# Stated goal
Reproduce exactly the lines of the material beneath, from the line that contains "# Whole helmet" to the line that contains "obj.matrix_world = world", both included, and no other lines.

# Raw data
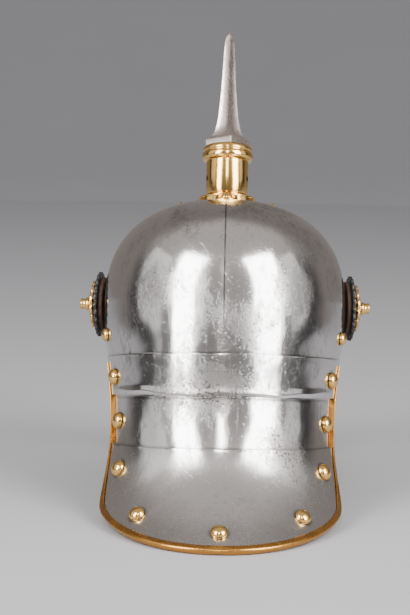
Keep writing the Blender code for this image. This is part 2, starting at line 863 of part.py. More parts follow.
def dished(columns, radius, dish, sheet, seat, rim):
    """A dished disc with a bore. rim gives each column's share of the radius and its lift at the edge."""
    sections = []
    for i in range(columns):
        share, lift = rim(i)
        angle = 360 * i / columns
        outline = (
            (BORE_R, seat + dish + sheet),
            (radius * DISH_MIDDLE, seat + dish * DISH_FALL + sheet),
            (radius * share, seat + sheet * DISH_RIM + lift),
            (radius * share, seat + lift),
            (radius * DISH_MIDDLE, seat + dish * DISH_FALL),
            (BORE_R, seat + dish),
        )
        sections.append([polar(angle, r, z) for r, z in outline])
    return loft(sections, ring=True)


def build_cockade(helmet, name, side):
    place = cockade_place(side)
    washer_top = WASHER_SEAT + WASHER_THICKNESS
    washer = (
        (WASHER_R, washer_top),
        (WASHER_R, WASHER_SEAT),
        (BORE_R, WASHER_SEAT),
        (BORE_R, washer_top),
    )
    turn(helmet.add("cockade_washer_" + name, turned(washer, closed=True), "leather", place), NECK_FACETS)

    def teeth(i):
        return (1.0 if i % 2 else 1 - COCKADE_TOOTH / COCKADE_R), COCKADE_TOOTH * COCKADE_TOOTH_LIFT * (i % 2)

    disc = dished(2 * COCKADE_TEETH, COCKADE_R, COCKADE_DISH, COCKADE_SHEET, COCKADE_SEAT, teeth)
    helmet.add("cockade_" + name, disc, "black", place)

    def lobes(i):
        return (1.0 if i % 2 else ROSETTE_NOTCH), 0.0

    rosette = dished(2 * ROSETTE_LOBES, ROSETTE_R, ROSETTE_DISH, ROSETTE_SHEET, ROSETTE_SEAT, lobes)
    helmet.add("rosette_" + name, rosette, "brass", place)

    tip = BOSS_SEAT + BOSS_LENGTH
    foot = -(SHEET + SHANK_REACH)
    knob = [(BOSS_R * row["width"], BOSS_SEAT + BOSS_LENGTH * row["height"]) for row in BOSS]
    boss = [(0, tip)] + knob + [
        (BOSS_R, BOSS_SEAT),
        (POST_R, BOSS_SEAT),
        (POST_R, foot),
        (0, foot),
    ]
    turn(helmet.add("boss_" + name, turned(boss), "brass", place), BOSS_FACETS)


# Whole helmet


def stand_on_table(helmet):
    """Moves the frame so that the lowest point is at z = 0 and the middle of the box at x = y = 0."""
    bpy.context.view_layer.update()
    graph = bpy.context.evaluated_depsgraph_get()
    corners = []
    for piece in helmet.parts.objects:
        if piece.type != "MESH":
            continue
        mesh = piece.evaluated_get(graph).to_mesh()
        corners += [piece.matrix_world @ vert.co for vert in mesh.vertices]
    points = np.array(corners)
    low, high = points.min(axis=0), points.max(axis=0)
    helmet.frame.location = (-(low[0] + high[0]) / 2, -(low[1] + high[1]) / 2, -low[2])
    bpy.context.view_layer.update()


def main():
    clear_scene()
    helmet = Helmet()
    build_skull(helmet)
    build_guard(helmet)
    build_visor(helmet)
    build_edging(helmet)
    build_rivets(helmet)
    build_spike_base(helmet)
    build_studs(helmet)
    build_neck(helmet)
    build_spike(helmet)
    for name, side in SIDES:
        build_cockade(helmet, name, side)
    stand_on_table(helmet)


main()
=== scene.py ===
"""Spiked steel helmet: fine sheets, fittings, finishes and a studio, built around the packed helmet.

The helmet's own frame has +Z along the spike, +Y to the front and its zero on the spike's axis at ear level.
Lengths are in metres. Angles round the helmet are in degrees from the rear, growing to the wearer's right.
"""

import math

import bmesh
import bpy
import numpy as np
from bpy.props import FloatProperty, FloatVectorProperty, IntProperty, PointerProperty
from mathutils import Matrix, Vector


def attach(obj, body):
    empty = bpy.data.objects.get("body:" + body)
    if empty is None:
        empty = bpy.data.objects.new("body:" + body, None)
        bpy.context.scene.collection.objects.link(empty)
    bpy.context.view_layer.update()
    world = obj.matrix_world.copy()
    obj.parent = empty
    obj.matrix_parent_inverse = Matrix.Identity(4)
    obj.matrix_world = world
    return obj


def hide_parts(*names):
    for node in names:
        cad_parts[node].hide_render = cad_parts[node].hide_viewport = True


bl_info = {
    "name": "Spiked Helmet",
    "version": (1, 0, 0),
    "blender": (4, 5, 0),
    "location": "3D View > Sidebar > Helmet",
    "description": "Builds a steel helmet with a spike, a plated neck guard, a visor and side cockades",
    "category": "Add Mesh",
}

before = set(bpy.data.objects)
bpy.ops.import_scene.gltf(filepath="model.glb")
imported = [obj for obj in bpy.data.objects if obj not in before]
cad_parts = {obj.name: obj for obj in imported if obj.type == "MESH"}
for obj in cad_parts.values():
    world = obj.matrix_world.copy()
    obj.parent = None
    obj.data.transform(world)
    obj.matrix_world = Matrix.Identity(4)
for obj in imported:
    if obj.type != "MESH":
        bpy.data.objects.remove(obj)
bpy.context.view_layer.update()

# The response
# Whole helmet


def stand_on_table(helmet):
    """Moves the frame so that the lowest point is at z = 0 and the middle of the box at x = y = 0."""
    bpy.context.view_layer.update()
    graph = bpy.context.evaluated_depsgraph_get()
    corners = []
    for piece in helmet.parts.objects:
        if piece.type != "MESH":
            continue
        mesh = piece.evaluated_get(graph).to_mesh()
        corners += [piece.matrix_world @ vert.co for vert in mesh.vertices]
    points = np.array(corners)
    low, high = points.min(axis=0), points.max(axis=0)
    helmet.frame.location = (-(low[0] + high[0]) / 2, -(low[1] + high[1]) / 2, -low[2])
    bpy.context.view_layer.update()


def main():
    clear_scene()
    helmet = Helmet()
    build_skull(helmet)
    build_guard(helmet)
    build_visor(helmet)
    build_edging(helmet)
    build_rivets(helmet)
    build_spike_base(helmet)
    build_studs(helmet)
    build_neck(helmet)
    build_spike(helmet)
    for name, side in SIDES:
        build_cockade(helmet, name, side)
    stand_on_table(helmet)


main()
=== scene.py ===
"""Spiked steel helmet: fine sheets, fittings, finishes and a studio, built around the packed helmet.

The helmet's own frame has +Z along the spike, +Y to the front and its zero on the spike's axis at ear level.
Lengths are in metres. Angles round the helmet are in degrees from the rear, growing to the wearer's right.
"""

import math

import bmesh
import bpy
import numpy as np
from bpy.props import FloatProperty, FloatVectorProperty, IntProperty, PointerProperty
from mathutils import Matrix, Vector


def attach(obj, body):
    empty = bpy.data.objects.get("body:" + body)
    if empty is None:
        empty = bpy.data.objects.new("body:" + body, None)
        bpy.context.scene.collection.objects.link(empty)
    bpy.context.view_layer.update()
    world = obj.matrix_world.copy()
    obj.parent = empty
    obj.matrix_parent_inverse = Matrix.Identity(4)
    obj.matrix_world = world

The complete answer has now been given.